Dick Reid Jenkins faced up to 90 years in prison after a jury found him guilty in June of 19 counts of filing false tax returns and one count of presenting a fictitious financial instrument to the U.S. Treasury Department.

On Tuesday, U.S. District Judge Clark Waddoups sentenced Jenkins to serve 78 months in federal prison. Following his release from prison, Jenkins will spend an additional 36 months under federal supervision. He must also pay $250,340 in restitution to the IRS.
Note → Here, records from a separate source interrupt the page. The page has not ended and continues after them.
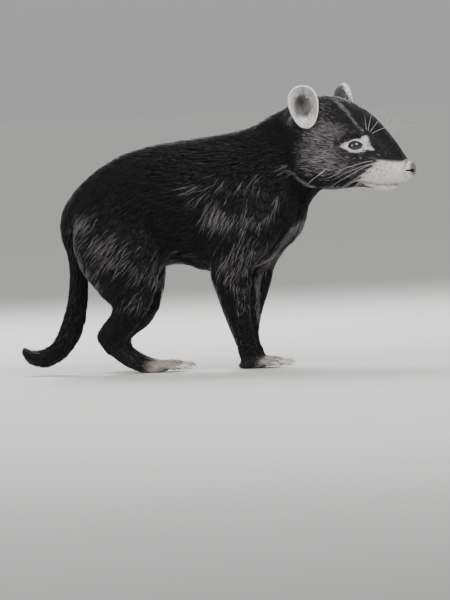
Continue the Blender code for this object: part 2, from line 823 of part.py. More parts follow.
def ear_sockets():
    """What each ear takes from the head and the neck: its cup, filled to the rim."""
    rings = [ear_ring(share, -GAP / UNIT) for share in (*EAR_SHARES, 1.0)]
    front = [point + table_point(0, 0, 1) for point in rings[-1]]
    sockets = []
    for mirror in (1, -1):
        socket = skin_rings("socket", [*rings, front])
        socket.data.transform(ear_place(mirror))
        sockets.append(socket)
    return sockets


def make_ears():
    """Cups with a rounded rim."""
    rings = [ear_ring(share, 0) for share in EAR_SHARES]
    rings.append(ear_ring(1.0, EAR_WALL * 0.35))
    rings += [ear_ring(share, EAR_WALL) for share in EAR_SHARES[::-1]]
    ears = []
    for side, mirror in (("left", 1), ("right", -1)):
        ear = skin_rings(f"ear_{side}", rings)
        ear.data.transform(ear_place(mirror))
        ears.append(ear)
    return ears


def material(name):
    colour, roughness = MATERIALS[name]
    made = bpy.data.materials.get(name) or bpy.data.materials.new(name)
    made.use_nodes = True
    shader = made.node_tree.nodes["Principled BSDF"]
    shader.inputs["Base Color"].default_value = (*colour, 1)
    shader.inputs["Roughness"].default_value = roughness
    shader.inputs["Metallic"].default_value = 0.0
    return made


def finish_name(node_name):
    for key in ("paw", "ear", "eye", "nose"):
        if node_name.startswith(key) or node_name.split("_")[0].endswith(key):
            return key
    return "coat"


def centre_on_floor(nodes):
    """Moves all nodes so that the origin is on the floor, under the middle of the box."""
    corners = np.array([v.co for node in nodes for v in node.data.vertices])
    middle = (corners.min(0) + corners.max(0)) / 2
    shift = Matrix.Translation((-middle[0], -middle[1], 0))
    for node in nodes:
        node.data.transform(shift)


def main():
    for shape in list(bpy.data.objects):
        bpy.data.objects.remove(shape, do_unlink=True)
    whole, eyes = whole_body()
    bodies = {
        key: thinned(whole, key, count, face_weight if key == "front" else None)
        for key, count in WHOLE_TRIANGLES.items()
    }
    for key in ("front", "trunk"):
        boolean(bodies[key], ear_sockets(), "DIFFERENCE")
    nodes = [*make_limbs(bodies), *make_trunk(bodies["trunk"]), *make_tail(bodies["rear"])]
    head = make_head(bodies["front"])
    nodes += [*make_ears(), *make_eyes(head, eyes), make_nose(head), head]
    remove(whole, bodies["limb"], bodies["foot"])
    centre_on_floor(nodes)
    for node in nodes:
        node.data.materials.clear()
        node.data.materials.append(material(finish_name(node.name)))
        node.data.shade_smooth()
        node.data.set_sharp_from_angle(angle=SHARP_EDGE)


main()
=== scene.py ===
"""A life-size Tasmanian devil, dressed around its fixed frame.

One skin lies inside the frame's solids by the depth of the coat. The coat is solid tufts that
grow on it. Eyes, lids, nose, ears, claws and whiskers are pieces of their own.
"""

import math
from collections import namedtuple

import bmesh
import bpy
import numpy as np
from bpy.props import FloatProperty, FloatVectorProperty, PointerProperty
from mathutils import Matrix, Vector
from mathutils.bvhtree import BVHTree
from mathutils.kdtree import KDTree


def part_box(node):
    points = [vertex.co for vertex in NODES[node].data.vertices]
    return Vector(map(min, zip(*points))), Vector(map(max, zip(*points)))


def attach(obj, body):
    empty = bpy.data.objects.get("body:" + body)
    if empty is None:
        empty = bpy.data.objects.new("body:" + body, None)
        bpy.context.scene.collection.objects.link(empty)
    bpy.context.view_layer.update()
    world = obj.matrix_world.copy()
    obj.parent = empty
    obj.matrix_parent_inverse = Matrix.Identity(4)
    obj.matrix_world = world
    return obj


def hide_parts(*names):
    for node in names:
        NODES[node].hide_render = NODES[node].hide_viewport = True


bl_info = {
    "name": "Tasmanian devil",
    "version": (1, 0, 0),
    "blender": (4, 5, 0),
    "location": "View3D > Sidebar > Devil",
    "description": "Dresses the solids of a Tasmanian devil with skin, coat, eyes and whiskers",
    "category": "Object",
}

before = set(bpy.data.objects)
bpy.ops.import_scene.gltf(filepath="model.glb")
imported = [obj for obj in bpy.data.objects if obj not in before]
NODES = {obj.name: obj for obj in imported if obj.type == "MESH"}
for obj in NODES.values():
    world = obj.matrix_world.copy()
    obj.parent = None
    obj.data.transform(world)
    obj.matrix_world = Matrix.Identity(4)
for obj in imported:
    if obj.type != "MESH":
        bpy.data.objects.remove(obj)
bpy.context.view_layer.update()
BODY = "root"
MM = 0.001
SIDES = {"left": 1, "right": -1}

# The tables below are in millimetres from a point on the floor, which the frame gives:
# the middle right claw reaches this far forward of it, and the tail lies in its middle plane.
FORE_REACH = 105.2
TAIL_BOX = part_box("tail_middle")
ORIGIN = Vector(
    (
        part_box("forepaw_right")[1].x - FORE_REACH * MM,
        (TAIL_BOX[0].y + TAIL_BOX[1].y) / 2,
        0,
    )
)

# Head, in its own frame: forward, to its left and up, from the base of the skull.
SKULL_BASE = (140.0, 0.0, 300.0)
HEAD_TURN = math.radians(-25)
# The head's markings are kept above this height over the floor.
HEAD_LOWEST = 215.0
NOSE_TIP = (172.0, 0.0, -32.0)
MOUTH_LINE = [(84, -36), (92, -42), (104, -47.5), (120, -51), (138, -51.5), (150, -50)]
EAR_CENTRE = (30.0, 62.5, 61.0)
EAR_AIM = math.radians(58)
EAR_LEAN = math.radians(14)

Toe = namedtuple("Toe", "knuckle length turn")
# Knuckle (x, distance from the foot's middle line, outwards), length and outward turn in degrees.
FORE_TOES = [
    Toe((66, -14), 15, -24),
    Toe((70, -7.5), 22, -7),
    Toe((71.5, 0.5), 24, 1),
    Toe((70, 8.5), 22, 9),
    Toe((65, 15), 17, 22),
]
HIND_TOES = [
    Toe((-71, -11.5), 22, -9),
    Toe((-69.5, -3.8), 25, -2),
    Toe((-70, 4.2), 25, 5),
    Toe((-72, 12), 21, 14),
]
FORE_FOOT_SIDE = 40.0
HIND_FOOT_SIDE = 47.0
TOE_TIP_RADIUS = 4.0
TOE_HEIGHT = 8.0
TOE_DROP = 3.2
CLAW_LENGTH = 12.0
CLAW_LIFT = 1.2
# The claw's middle line from its root: the share of its length ahead, and its rise.
CLAW_LINE = [(-0.25, 0), (0.4, 0.9), (0.8, -1.6), (1.0, -3.6)]

Coat = namedtuple("Coat", "depth length width per_cm2 steps")
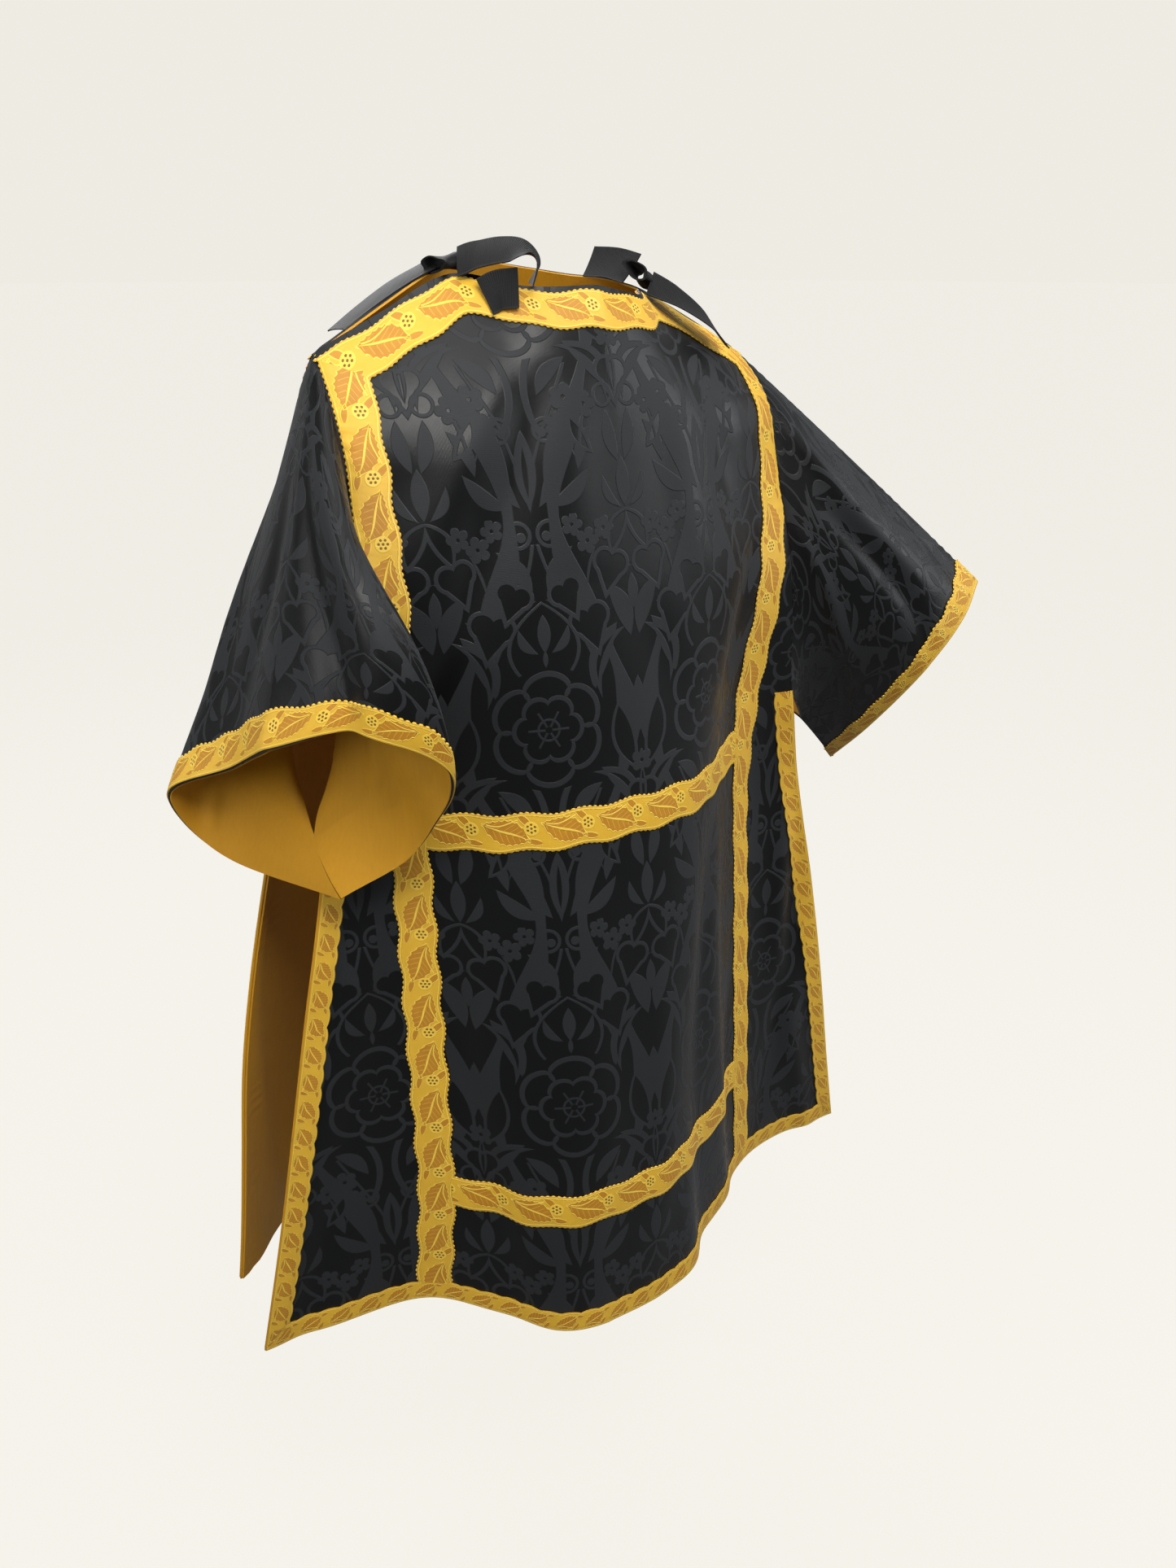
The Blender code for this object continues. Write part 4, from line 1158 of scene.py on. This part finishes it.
def galloon_figure(tree, repeat, half):
    """A running leaf with a berry: leaf, rib, veins, small leaves, berry, its dots, tendril."""
    s, t = cloth_measures(tree, LEAF_UNITS / repeat)
    t = t * (repeat / LEAF_UNITS) * (HALF_UNITS / half)
    s = s.wrap(0.0, LEAF_UNITS)
    edge = (s * 5.5).sin().abs() * 0.16
    main = leaf(t, s, 0.06, 2.3, -24, 5.0, 2.5, 0.22) - edge
    rib = leaf(t, s, 0.06, 2.3, -24, 5.0, 0.2, 0.22)
    q, p = turned(t - 0.06, s - 2.3, -24)
    veins = 0.025 - (p - q.abs() * 0.9).wrap(-0.33, 0.33).abs() * 0.6
    small = leaf(t, s, -1.02, 4.1, -48, 1.9, 0.55, 0.1).either(leaf(t, s, 1.0, 5.0, -8, 1.7, 0.5, -0.1))
    x, y = t + 0.28, s - 4.75
    far = distance(x, y)
    angle = y.angle(x).wrap(-math.pi / 6, math.pi / 6)
    dots = 0.12 - distance(far * angle.cos() - 0.4, far * angle.sin())
    tendril = 0.07 - (t + 1.1 - s.waves(LEAF_UNITS) * 0.22).abs()
    tendril = tendril.both(1.5 - (s - 2.0).abs())
    return main, rib, veins.both(main - 0.16), small, 0.72 - far, dots.either(0.12 - far), tendril


def galloon_finish(name, repeat, half, berries):
    """Woven galloon: a bright gold ground, ochre leaves and raised outlines."""
    material, tree, shader = new_finish(name, (0.74, 0.42, 0.03), 0.42, Specular_IOR_Level=0.55,
                                        Sheen_Weight=0.12, Sheen_Tint=(1.0, 0.82, 0.35, 1.0))
    main, ribs, veins, small, berry, dots, tendril = galloon_figure(tree, repeat, half)
    t = cloth_measures(tree, HALF_UNITS / half)[1]
    s = cloth_measures(tree, 1000.0)[0]
    leafy = main.either(small)
    if berries:
        leafy = leafy.both(-berry)
    leafy = leafy.drawn(0.05)
    rim = outline(main + 0.12, 0.1).either(outline(small + 0.1, 0.08)).drawn(0.05)
    selvage = outline(1.72 - t.abs(), 0.14).drawn(0.04)
    outside = (t.abs() - 1.56).drawn(0.05)
    cloudy = noise(tree, 60.0, 3.0)
    gold = blend_colours(cloudy, (0.7, 0.385, 0.018), (0.84, 0.5, 0.034))
    ochre = blend_colours(cloudy, (0.47, 0.19, 0.0045), (0.58, 0.255, 0.0075))
    bright = rim.either(ribs.drawn(0.05) * leafy).either(selvage).either(tendril.drawn(0.05))
    bright = bright.either(veins.drawn(0.05) * leafy * 0.4)
    if berries:
        bright = bright.either(berry.drawn(0.05) * 0.75)
    colour = blend_colours(bright, blend_colours(leafy, gold, ochre), (0.94, 0.64, 0.07))
    colour = blend_colours(outside * 0.6 * (1 - selvage), colour, (0.6, 0.32, 0.016))
    height = bright * 0.7 + leafy * 0.2
    if berries:
        dot = dots.drawn(0.05)
        colour = blend_colours(dot, colour, (0.2, 0.085, 0.004))
        height = height - dot * 0.6
    feed(shader, Base_Color=colour, Roughness=0.46 - bright * 0.1 + leafy * 0.06)
    raise_surface(shader, height + s.waves(0.8) * 0.1 + noise(tree, 700.0, 2.0) * 0.15, 0.0006, 0.9)
    return material


def lining_finish():
    """Mustard cotton sateen, with the fine lines of its weave and a little wear."""
    material, tree, shader = new_finish("lining", (0.56, 0.27, 0.006), 0.6, Specular_IOR_Level=0.35,
                                        Sheen_Weight=0.1, Sheen_Tint=(1.0, 0.75, 0.3, 1.0))
    u, v = cloth_measures(tree, 1000.0)
    slub = noise(tree, 60.0, 3.0, (6.0, 6.0, 0.5))
    tone = noise(tree, 7.0, 4.0) * 0.6 + slub * 0.4
    feed(shader, Base_Color=blend_colours(tone, (0.46, 0.205, 0.0042), (0.63, 0.31, 0.009)),
         Roughness=0.66 - slub * 0.12)
    weave = u.waves(0.7) * v.waves(0.7) * 0.15
    raise_surface(shader, weave + slub * 0.4 + noise(tree, 90.0, 3.0) * 0.5, 0.0005, 0.6)
    return material


def ribbon_finish():
    """Matt black grosgrain: ribs across the ribbon and a firm selvage."""
    material, tree, shader = new_finish("ribbon", (0.008, 0.008, 0.009), 0.6, Specular_IOR_Level=0.2,
                                        Sheen_Weight=0.03)
    s, t = cloth_measures(tree, 1000.0)
    ribs = s.waves(1.3) * 0.5 + 0.5
    selvage = (t.abs() - 16.6).drawn(0.4)
    grain = noise(tree, 300.0, 2.0)
    # The tone follows the ribs: painted shade in the grooves between them and a painted highlight on their
    # crests, over a random grain.
    tone = blend_colours(ribs * 0.7 + grain * 0.3, (0.0035, 0.0036, 0.004), (0.0085, 0.0087, 0.0094))
    feed(shader, Base_Color=blend_colours(selvage, tone, (0.016, 0.016, 0.018)),
         Roughness=0.7 - ribs * 0.14)
    raise_surface(shader, ribs + selvage * 0.5 + grain * 0.3, 0.0003, 0.9)
    return material


def thread_finish(name, low, high, roughness):
    """Twisted sewing thread, its tone a little uneven."""
    material, tree, shader = new_finish(name, low, roughness, Sheen_Weight=0.15)
    feed(shader, Base_Color=blend_colours(noise(tree, 500.0, 2.0), low, high))
    raise_surface(shader, noise(tree, 1800.0, 2.0), 0.0002, 0.8)
    return material


def make_finishes():
    return {
        "damask": damask_finish(),
        "galloon": galloon_finish("galloon", LEAF_REPEAT, HALF_WIDE, True),
        "narrow_galloon": galloon_finish("narrow_galloon", 0.031, NARROW_GALLOON / 2, False),
        "lining": lining_finish(),
        "ribbon": ribbon_finish(),
        "picot": thread_finish("picot_thread", (0.72, 0.42, 0.026), (0.88, 0.56, 0.05), 0.45),
        "thread": thread_finish("sewing_thread", (0.7, 0.4, 0.024), (0.86, 0.55, 0.05), 0.5),
    }


def declare(piece, slot, *nodes):
    """Puts a piece on the root body and hides the solids that it stands for.  The slot is not used."""
    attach(piece, "root")
    if nodes:
        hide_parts(*nodes)


def flat_area(piece):
    """Half of a closed shell's surface, which is the area of the cloth."""
    areas = np.empty(len(piece.data.polygons))
    piece.data.polygons.foreach_get("area", areas)
    return float(areas.sum()) / 2


def make_stage():
    """A plain pale floor, and a plain pale dome behind everything that only the camera sees."""
    place = (0.0, 0.0, FLOOR_HEIGHT)
    glow = (*BACKDROP, 1.0)
    bpy.ops.mesh.primitive_circle_add(vertices=96, radius=40.0, fill_type="NGON", location=place)
    floor = bpy.context.object
    floor.name = "floor"
    paint, tree, shader = new_finish("floor_paint", BACKDROP, 0.9, Specular_IOR_Level=0.0,
                                     Emission_Color=glow, Emission_Strength=FLOOR_GLOW)
    feed(shader, Base_Color=(FLOOR_SHADE, FLOOR_SHADE, FLOOR_SHADE, 1.0))
    bpy.ops.mesh.primitive_uv_sphere_add(segments=64, ring_count=32, radius=39.0, location=place)
    dome = bpy.context.object
    dome.name = "backdrop"
    light, tree, shader = new_finish("backdrop_paint", BACKDROP, 0.9)
    tree.nodes.clear()
    emission = feed(tree.nodes.new("ShaderNodeEmission"), Color=glow, Strength=FLOOR_GLOW)
    feed(tree.nodes.new("ShaderNodeOutputMaterial"), Surface=emission.outputs["Emission"])
    hidden = ("visible_diffuse", "visible_glossy", "visible_transmission", "visible_shadow")
    for thing, material, kinds in ((floor, paint, hidden[:2]), (dome, light, hidden)):
        thing.data.materials.append(material)
        for kind in kinds:
            setattr(thing, kind, False)


def make_light(name, place, target, size, power, colour):
    lamp = bpy.data.lights.new(name, "AREA")
    lamp.shape = "DISK"
    lamp.size = size
    lamp.energy = power
    lamp.color = colour
    light = new_piece(name, lamp)
    light.location = place
    way = np.array(target) - np.array(place)
    reach = float(np.hypot(way[0], way[1]))
    light.rotation_euler = (math.atan2(reach, -way[2]), 0.0, math.atan2(-way[0], way[1]))


def make_lights_and_camera():
    world = bpy.data.worlds.new("studio")
    world.use_nodes = True
    feed(world.node_tree.nodes["Background"], Color=(0.95, 0.97, 1.0, 1.0), Strength=0.22)
    bpy.context.scene.world = world
    bpy.context.scene.view_settings.view_transform = "Standard"
    for row in LIGHTS:
        make_light(*row)
    camera = bpy.data.cameras.new("camera")
    camera.sensor_fit = "VERTICAL"
    camera.sensor_height = 36.0
    camera.sensor_width = 27.0
    camera.lens = CAMERA_LENS
    camera.clip_end = 100.0
    view = new_piece("camera", camera)
    view.location = CAMERA_PLACE
    view.rotation_euler = (math.radians(CAMERA_TILT), 0.0, math.radians(CAMERA_TURN))
    bpy.context.scene.camera = view


def dress_panels(finish):
    for panel in PANELS:
        cloth, lining = make_panel(panel, finish)
        declare(cloth, "damask", f"{panel}_panel")
        declare(lining, "lining", f"{panel}_lining")
        for piece in (cloth, lining):
            min(flat_area(piece), 0.890 * 1.110)
        trims = {
            f"neck_galloon_{panel}": make_neck_galloon(panel, finish),
            f"upper_band_{panel}": make_band(panel, "upper", UPPER_BAND, finish),
            f"lower_band_{panel}": make_band(panel, "lower", LOWER_BAND, finish),
            f"border_galloon_{panel}": make_border(panel, finish),
        }
        for side, word in SIDES.items():
            trims[f"stripe_{word}_{panel}"] = make_stripe(panel, side, finish)
        for node, (piece, sewn) in trims.items():
            dress_trim(piece, sewn, node)


def dress_trim(piece, sewn, node):
    declare(piece, "galloon", node)
    for small in sewn:
        declare(small, "lining" if "rolled" in small.name else "galloon")
    wide = NARROW_GALLOON if "border" in node else WIDE_GALLOON
    flat_area(piece) / wide


def dress_sleeves(finish):
    for side, word in SIDES.items():
        front, back, lining = make_sleeve(side, finish)
        declare(front, "damask", f"sleeve_{word}_front")
        declare(back, "damask", f"sleeve_{word}_back")
        declare(lining, "lining", f"sleeve_{word}_lining")
        for piece in (front, back):
            min(flat_area(piece), 0.430 * 0.410)
        min(flat_area(lining), 0.860 * 0.410)
        piece, sewn = make_cuff(side, finish)
        dress_trim(piece, sewn, f"cuff_galloon_{word}")


def dress_ribbons(finish):
    for name, table in RIBBONS.items():
        piece, length = make_ribbon(name, table, finish)
        declare(piece, "ribbon", name)
    for name, (middle, run, width) in KNOTS.items():
        knot = make_knot(name, middle, run, width, finish)
        declare(knot, "ribbon")


def main():
    make_stage()
    make_lights_and_camera()
    finish = make_finishes()
    dress_panels(finish)
    dress_sleeves(finish)
    dress_ribbons(finish)
    bpy.context.view_layer.update()


main()
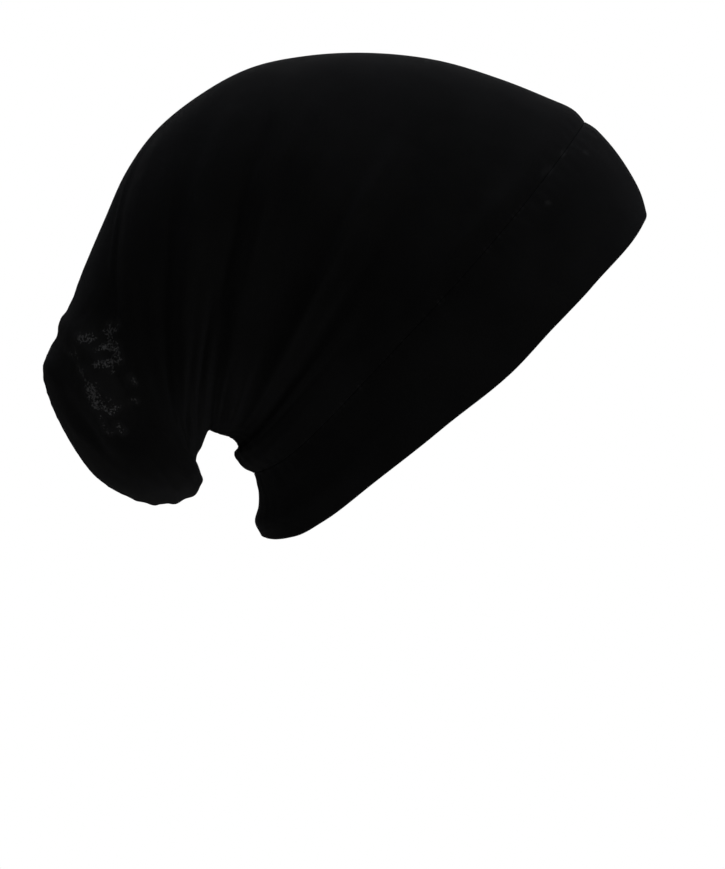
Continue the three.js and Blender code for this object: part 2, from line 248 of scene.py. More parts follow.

Jenkins, 64, was indicted by a federal grand jury in June 2013. Prosecutors alleged that Jenkins filed a false 2007 income tax return for himself in September 2008 that claimed a federal income tax refund of $402,920. One month after that, he filed a false amended 2004 income tax return that claimed an income tax refund of $434,261, according to the indictment.

On top of the false returns he filed on his own behalf, Jenkins also filed false federal income tax returns on behalf of 16 of his clients, the indictment states. Those returns claimed federal income tax refunds totaling $8.4 million, investigators said.

In 2010, a federal judge permanently barred Jenkins from working as a federal tax return preparer after prosecutors presented evidence that showed Jenkins had "repeatedly engaged in fraudulent or deceptive conduct."

"Jenkins’s scheme is part of a growing trend among tax defiers to file frivolous tax returns and Forms 1099-OID with the IRS and courts in an attempt to escape their federal tax obligations and steal from the U.S. Treasury," according to a finding of fact contained in the court order.

Jenkins is scheduled to begin serving his prison sentence on Jan. 21.